Banar, Afanasjaev and Bagov were ascending along Dr. Cook’s route to the South Summit of Mt. McKinley quite successfully. The Diary of Oleg Banar:
May 29,
2006. The Ridge between Mt. Carpe and Mt. Koven is steep and badly destroyed, has a lot of crevasses and large cornices. Not in vain did Dr. Cook compare this Ridge with the “the
sawtooth ridge”. It is actually
so!
The hope that it will be easier after the Koven Peak were not justified. The crest is again sharp and steep and again gigantic overhanging cornices.
At 7:00 p.m. we descended to the main Muldrow Glacier to prepare a place for an overnight
stop. Essentially here starts the dotted line of the few classical ascents to McKinley along the Karstens
Ridge.
May 30,
2006. At first an ascent was not very difficult but then the Ridge starts to become steeper and steeper. One shelf follows the other. The weather has finally deteriorated: snow and all summits surrounding us have disappeared.
The slope becomes steeper and steeper, now the steepness grade is more than 50 degrees. Dr. Cook wrote exactly about this very slope: “We knew that we could not descend to a sheltered spot, for there was none within the day’s climb. The darkness was too far advanced
and we were too nearly exhausted to risk a farther ascent into the unknown dangers above. The slope upon which we had cut steps and seats in the ice was nearly 60 degree. But the ice was secure, the snow firm, and the danger from avalanches small. As a duty to ourselves and our families we had no alternative but to dig into the icy side of the mountain and hold on for the night” (33).

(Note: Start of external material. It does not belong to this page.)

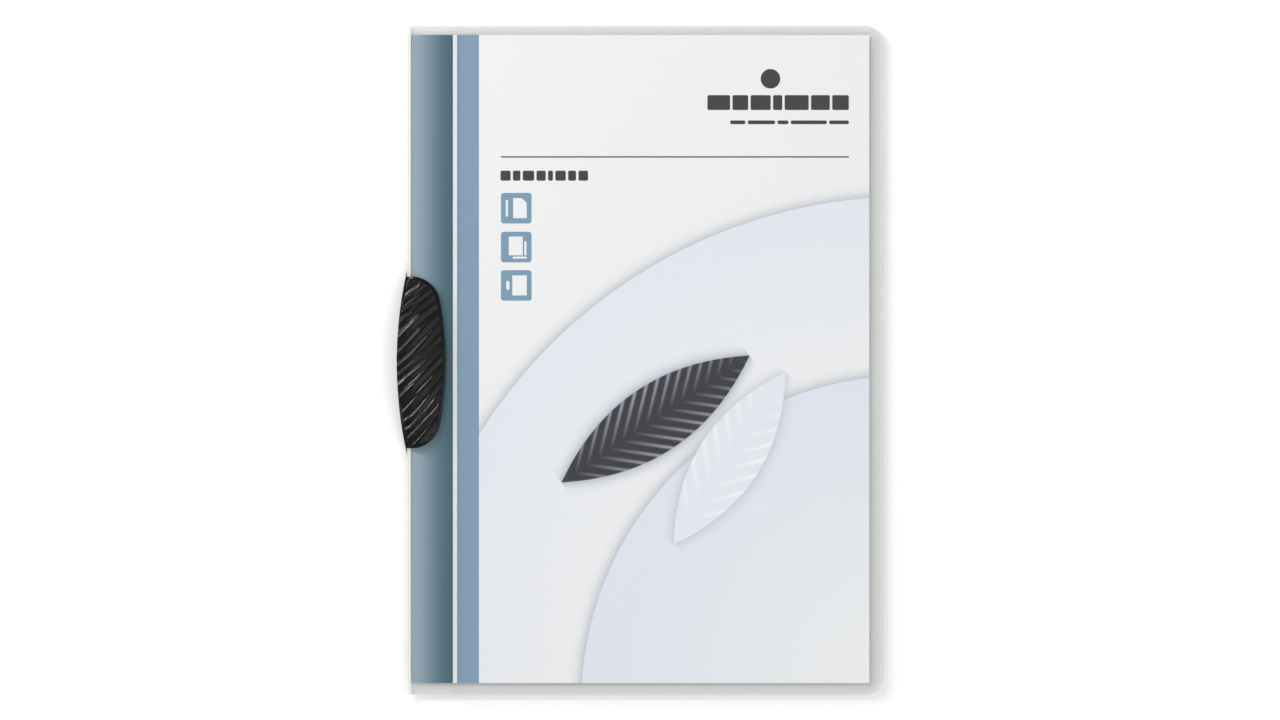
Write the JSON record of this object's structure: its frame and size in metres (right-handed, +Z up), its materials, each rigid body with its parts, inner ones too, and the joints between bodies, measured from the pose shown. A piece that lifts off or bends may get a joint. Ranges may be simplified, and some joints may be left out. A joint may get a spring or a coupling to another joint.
{
  "type": "clip folder",
  "caption": "A4 clip folder of translucent film lying flat, with a printed sheet inside and a ribbed black clip on its spine.",
  "frame": {"origin": "centre of the bottom of the bounding box, on the surface that the clip's back plate rests on", "axes": "+X from the spine to the free edge, +Y to the top of the folder, +Z up out of the front cover"},
  "size_m": [0.2234, 0.3064, 0.0102],
  "materials": {
    "film": "frosted translucent film",
    "front_film": "clear film",
    "printed_card": "printed card",
    "clip_plastic": "moulded, ribbed",
    "rivet_plastic": "moulded"
  },
  "bodies": {
    "folder": {"back_cover": "film", "insert_sheet": "printed_card", "pivot_rivet": "rivet_plastic"},
    "front": {"front_cover": "front_film"},
    "swing_clip": {"clip": "clip_plastic"}
  },
  "joints": [
    {"name": "cover_hinge", "type": "hinge", "parent": "folder", "child": "front", "pos_m": [-0.0844, 0, 0.0044], "axis": [0, -1, 0], "range_deg": [0, 150]},
    {"name": "clip_swing", "type": "hinge", "parent": "folder", "child": "swing_clip", "pos_m": [-0.09775, 0.0351, 0.0018], "axis": [0, 0, -1], "range_deg": [0, 45]}
  ]
}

It is clear, these are the Catacombs – the last and the most severe section before the Browne Tower. The take-off ends at the altitude 14,300 meters.

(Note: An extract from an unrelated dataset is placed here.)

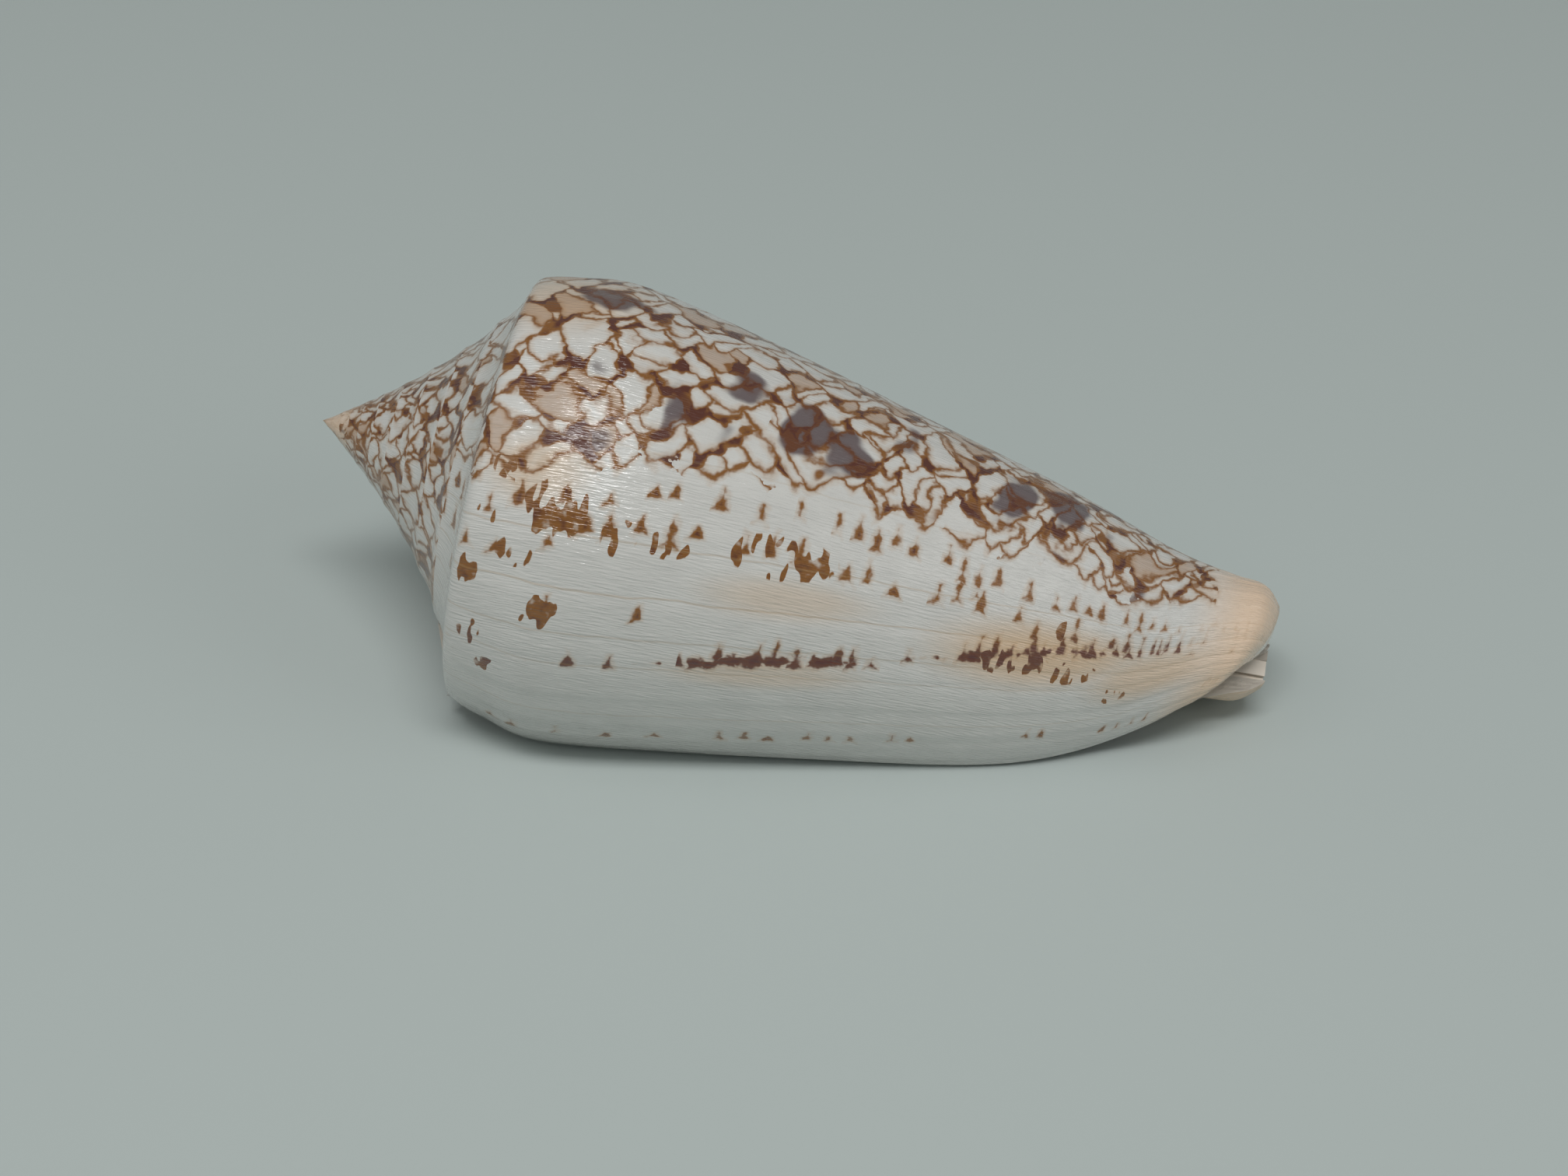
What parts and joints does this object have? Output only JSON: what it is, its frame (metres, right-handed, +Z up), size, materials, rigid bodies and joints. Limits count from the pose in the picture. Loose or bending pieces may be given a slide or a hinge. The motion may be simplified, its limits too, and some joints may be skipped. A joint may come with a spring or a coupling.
{
  "type": "cone shell",
  "caption": "Cone-shaped sea snail shell with a stepped pointed spire and a long narrow aperture, lying on its aperture side.",
  "frame": {"origin": "on the surface the shell rests on, under the middle of its bounding box", "axes": "+Z up, +X from the spire towards the narrow anterior end, -Y towards the side where the outer lip is turned under"},
  "size_m": [0.0752, 0.034, 0.0314],
  "materials": {
    "shell": "polished porcelain-like lime shell, off-white with a brown net of tent markings"
  },
  "bodies": {
    "root": {"shell": "shell"}
  },
  "joints": []
}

Dr. Cook spent the night approximately at the altitude 14,000 meters, not far from the flattening before the Browne Tower”.
The notes in the Diary, made by Oleg Banar, on the return from the summit:
June 4,
2006. About 2.00 p.m. near the Browne Tower. The snow level has noticeably increased and the Crest became less stable. But there are no other variants of going around. We have passed the Catacombs, on which steep slope Dr. Cook made his overnight stop. Even for him that night was more then just an extreme one. Now when the weather permits us to examine the slope in detail, we can clearly imagine the nightmarish overnight stop of Dr. Cook and Barrill in a “snow hole” (Dr.

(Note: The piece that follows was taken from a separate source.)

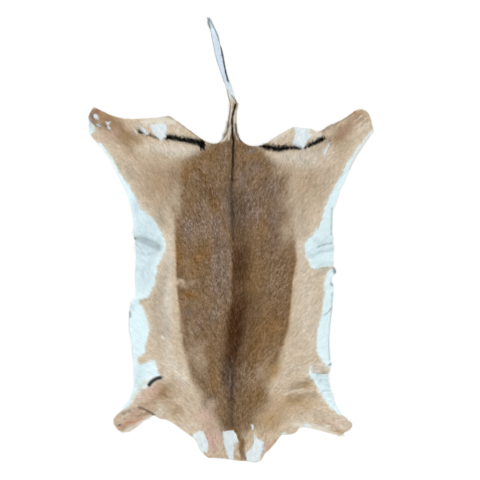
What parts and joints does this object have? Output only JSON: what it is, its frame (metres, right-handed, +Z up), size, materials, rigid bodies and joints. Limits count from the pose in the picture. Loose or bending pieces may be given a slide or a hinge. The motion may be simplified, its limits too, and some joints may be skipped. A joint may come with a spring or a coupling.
{
  "type": "impala hide",
  "caption": "Dressed impala hide lying flat on the floor, hair side up, legs spread and tail left on, used as a small rug or throw.",
  "frame": {"origin": "centre of the outline's bounding box, on the floor that the flesh side rests on", "axes": "+Y from the neck edge to the tail tip, +X to the right seen from above, +Z up out of the hair side"},
  "size_m": [0.8094, 1.2654, 0.0132],
  "materials": {
    "hide": "matt short hair on soft pale leather"
  },
  "bodies": {
    "root": {"hide": "hide"}
  },
  "joints": []
}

Cook’ swords) above the abyss, when they tied themselves to their ice axes, hammered in snow. We feel unceasing respect to Dr. Cook for his fearlessness and his high professionalism”.
May 30,
2006, continuation. Stopped in front of the Browne Tower at the altitude 14,500 feet. Snowstorm, Zero visibility, and in addition it is extremely cold. We have ascended 1.5 km during this day. Along the whole route we watched avalanches, rushing from the Koven Peak and the Pegasus Peak, ice falls roared on the Harper Glacier.
May 31,
2006. Every hour the weather becomes worse and worse. I have phoned to rangers; they informed me that the forecast is bad. Our Marmottent was heaped up with snow up to the very top so that we can hardly breathe. But luckily our tent does not let us down; it resists a pressure of snow storm and the weight of the snow, tamped by wind. The Browne Tower is as white as a snowdrift.
On June 1 the team was ascending from 6:00a.m. to 4:00 p.m. the mountaineers passed the mark 16,300 feet, where Dr. Cook built his second
snow house for the night of September 14 to September15. The team stopped at the 18,150 feet, almost on the same place, where Dr. Cook spent his last night before the
summit.”
June 2,
2006. In our Camp under the Browne Tower we registered the temperature – 30 C and decided that this was the top maximum for our expedition. But today the temperature is about –
40C.
We started our ascent at 5:00 a.m. After a short traverse we came to the path, or it is better to say – a road, along which dozens of mountaineers ascend when the weather is fine. We met the first people from the start of our expedition at the Football Field– an enormous snow plateau before the take-off at the apical crest in front of the summit.
At 1:.00 a.m. we greeted each other with our victory on the top upper point of Mt. McKinley.We have brought the book “To the Top of
the Continent” by Dr. Cook here to the summit. Now after 100 years he has returned here too with
his book, with the memory of him, he has again traveled along his own route together with us in one roped party! The rocks and glaciers at
the summit are keeping memories of him!
We stayed here for two hours and got frozen to the marrow of our bones. It was also cold at the summit in 2002, when Viktor Afanasjev and I made an ascent of the Summit of McKinley with the disabled sportsmen together with Matvey Shparo, but it was not so cold as now. And now there is – 35 C with strong wind. Snow is penetrating everywhere. Faces become white in a second. We took a lot of pictures. We paid attention that the tracks on snow are clearly visible (sharply defined).
Due to bad weather we descended only to our
Camp.
June 3,
2006. During the whole night snow was drumming on our tent, as if somebody was beating it with a stick. Outside there are constant sounds of whistle and wailing of squalls. We are standing in front of the Denali Pass, and through-winds are passing via it as through a tube. Dr. Cook and Barrill were also shivering from cold in this place. Their silk tent was stretched near the rocks 200 meters from the place of our Camp. We put our tent closer to the middle of the glacier to avoid ice falls from above”.